Sur ce, l’habitant dit : — Vous ne pouvez partir
« Par un semblable temps. Faites-nous le plaisir
« De rester cette nuit. » On tomba d’accord vite ;
Maugras ayant encor pour rentrer à son gîte
Long trajet à franchir. De propos à propos
S’écoula la veillée et, l’heure du repos
Ayant enfin sonné au cartel en vieux cuivre,
À son hôte, Gros-Jean fit signe de le suivre.
Dans la chambre assignée à Maugras se trouvait
Un berceau dans lequel un jeune enfant rêvait.
« Vous m’excuserez bien s’il ne m’est pas possible. »
Dit Jean, « de faire mieux, mais Nicole est paisible

Et dort toute la nuit ! » — Je m’arrangerai bien.
Et qu’il s’éveille ou non, sûr, je n’entendrai rien »,
Dit Maugras, « j’ai sommeil ! » Alors, Jean se retire
Et Maugras se dévêt, baille, baille, s’étire,
Se glisse entre les draps et de suite s’endort.
Puis, règne en la maison un silence de mort !
Les heures au cartel dans la nuit noire égrènent
Leurs suaves chansons. Les ténèbres se traînent
Moins denses au matin, au petit matin, quand
Maugras ouvre les yeux, se met sur son séant.
Puis saute à bas du lit. Nicole comme un ange
Repose à poings fermés ; nul bruit ne le dérange.
L’étranger, sous le lit passe et repasse la main
Sans succès. Dans un meuble alors, il cherche en vain
Silencieusement, pressé, partout il fouille
Pour l’objet convoité, mais il revient bredouille
De cette enquête ; il voit le châssis clôt par Jean
À cause de la pluie ; il s’y rend en glissant
Sur la pointe des pieds ; c’est le salut, la vie !
Le châssis dans son cadre est gonflé par la pluie
Et ne veut pas s’ouvrir ! Maugras désespéré
Va sortir, mais le chien qui garde est libéré
De sa chaîne d’acier et dehors se promène ;
Il a des crocs aigus ; la cour est son domaine,
Et malheur à l’intrus, malheur à l’étranger
Qui là s’introduirait, il serait tôt mangé !
Maugras se retient donc, mais en lui-même, enrage !
Il souffre affreusement ; il en veut à l’orage
Qui l’a conduit ici. Tout bas il jure, il maudit
Son sort et n’en peut plus. De douleur il verdit.
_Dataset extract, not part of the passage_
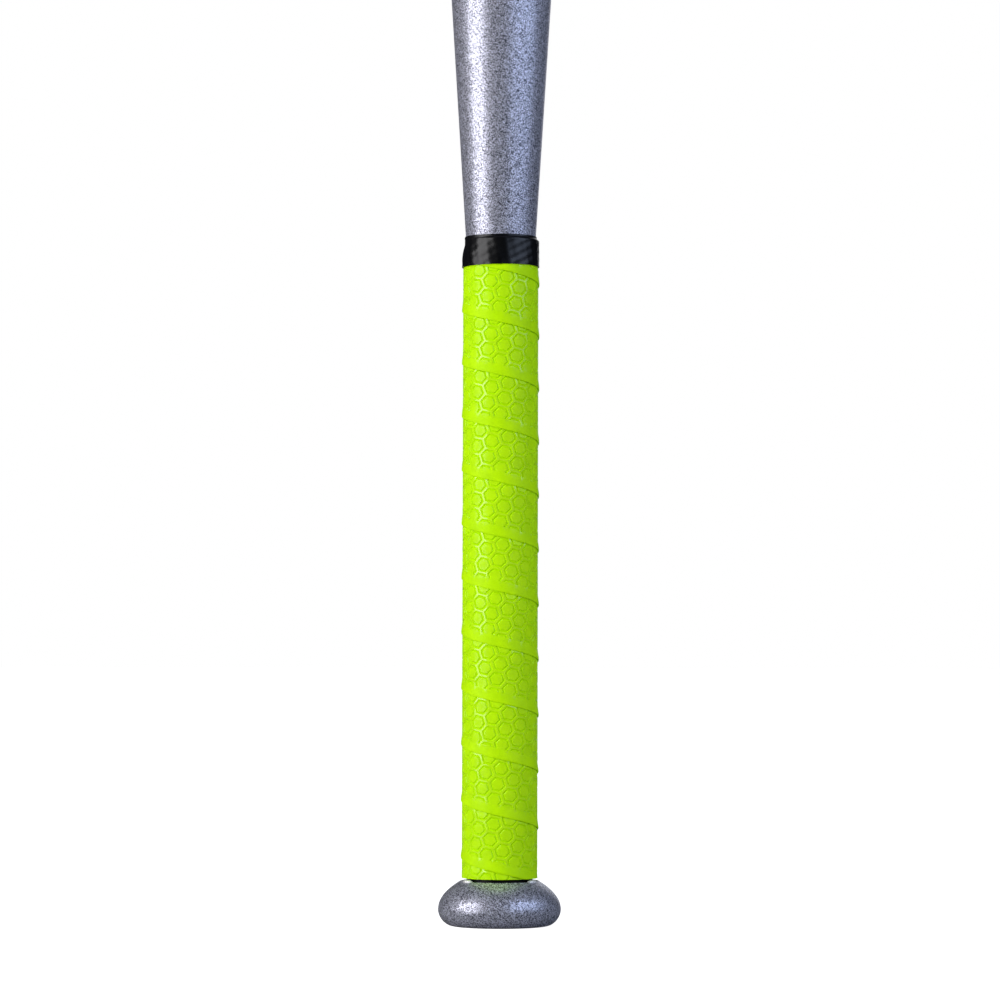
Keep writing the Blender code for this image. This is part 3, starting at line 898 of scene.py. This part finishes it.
# ---------------------------------------------------------------- grip
# The grip is a soft polyurethane strip, its face heat-embossed with hexagons. It is wound up the
# handle so that each turn's smooth lower margin laps the turn below, and it is trimmed square
# above the knob and under the finishing tape.
STRIP_THICKNESS = 0.0015
GRIP_RADIUS = HANDLE_RADIUS + 2 * LAYER_GAP + FILM_THICKNESS + STRIP_THICKNESS
GRIP_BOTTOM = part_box("grip_tape")[0].z
GRIP_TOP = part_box("grip_tape")[1].z
LAP_STEP = 0.00045
LAP_LEVEL = 0.0004  # the edge stays level so far before it settles
SKIVED_EDGE = 0.0005
NOSE_DEPTH = 0.00015
NOSE_WIDTH = 0.0005
MEAN_LEAD = 0.0222
GIRTH = 2 * np.pi * GRIP_RADIUS
LEAN = np.arctan(MEAN_LEAD / GIRTH)  # between the strip and the level
STRIP_ACROSS = STRIP_WIDTH * np.cos(LEAN)
WIND_TURNS = (-1.55, 11.8)
STRETCH = 0.00175  # of strip, for each turn away from the middle of the grip
MIDDLE_TURN = 5.8
STRETCH_EASE = 0.6
STRETCH_START = 0.0035

HEX_PITCH = 0.0063  # across the strip
HEX_COLUMN = 0.0060  # along it
HEX_ROW_SHIFT = -0.0006  # of the whole pattern, across the strip
HEX_STRETCH = HEX_COLUMN / (HEX_PITCH * np.sqrt(3) / 2)
HEX_SHARPNESS = 60
GROOVE_DEPTH = 0.00036
EMBOSS_AT = np.array([0.0, 0.00038, 0.00081, 0.00124, 0.00315])  # inwards from a cell's border
EMBOSS_HEIGHT = np.array([0.0, 0.0, -GROOVE_DEPTH, 0.0, 0.00004])
POLISH = np.array([0.9, 0.05, 0.0, 0.15, 0.0])
MARGIN = 0.0040
MARGIN_FADE = 0.0003
TOP_MARGIN = 0.0005
TOP_FADE = 0.0008
TILE_STEP = HEX_COLUMN / 4
TAPE_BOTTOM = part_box("finishing_tape")[0].z
TAPE_SQUEEZE = 0.0003
SQUEEZE_START = TAPE_BOTTOM - 0.0010
SQUEEZE_LENGTH = 0.0012
FEATHER = 0.0011
FEATHER_LENGTH = 0.0062


def hexagon_reach(x, y):
    """Distance of (x, y) from a hexagon's centre, measured square to its sides.

    It is a high power mean over the three pairs of sides, which rounds the corners a little.
    """
    x = x / HEX_STRETCH
    sides = np.stack([y, x * np.sqrt(0.75) + y / 2, x * np.sqrt(0.75) - y / 2])
    scale = np.abs(sides).max(axis=0) + 1e-12
    return scale * np.sum(np.abs(sides / scale) ** HEX_SHARPNESS, axis=0) ** (1 / HEX_SHARPNESS)


def hexagon_centres():
    """Centres of the cells that touch one tile, the middle column shifted by half a cell."""
    row = np.arange(-1, int(STRIP_ACROSS / HEX_PITCH) + 2) * HEX_PITCH + HEX_ROW_SHIFT
    outer = np.concatenate([np.stack([0 * row + x, row], -1) for x in (0, 2 * HEX_COLUMN)])
    return np.concatenate([outer, np.stack([0 * row + HEX_COLUMN, row + HEX_PITCH / 2], -1)])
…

Sur un pied il s’agite et sur l’autre, trépigne,
Se voue à tous les saints, se désole, s’indigne…
Il jalouse Nicole en son petit berceau,
Qui dort inconscient. Maugras en son cerveau
Tout à coup sent germer une nouvelle idée
Qui sauve. Sa conduite est bientôt décidée.
Il saisit le bambin avec précaution
Et le met dans son lit, puis sur le paillasson
L’orage choit. Maugras, maintenant, pourrait rire
Tant sa condition est meilleure ! Le pire,
Maugras y songe aussi, c’est que le cher petit
Soit blâmé pour un fait que jamais il ne fit.
Bast ! pas de vains regrets, car enfin à cet âge
Nicole a dû souvent se trouver tout en nage
La matin au réveil ! Voulant se recoucher,
Vers l’enfant Maugras passe. Au moment d’y toucher
Il demeure interdit ! Une prompte revanche
Lui vient de l’innocent aux yeux bleus de pervenche :
Nicole à l’occasion pose comme Maugras,
Au commis voyageur : Il a fait dans les draps !!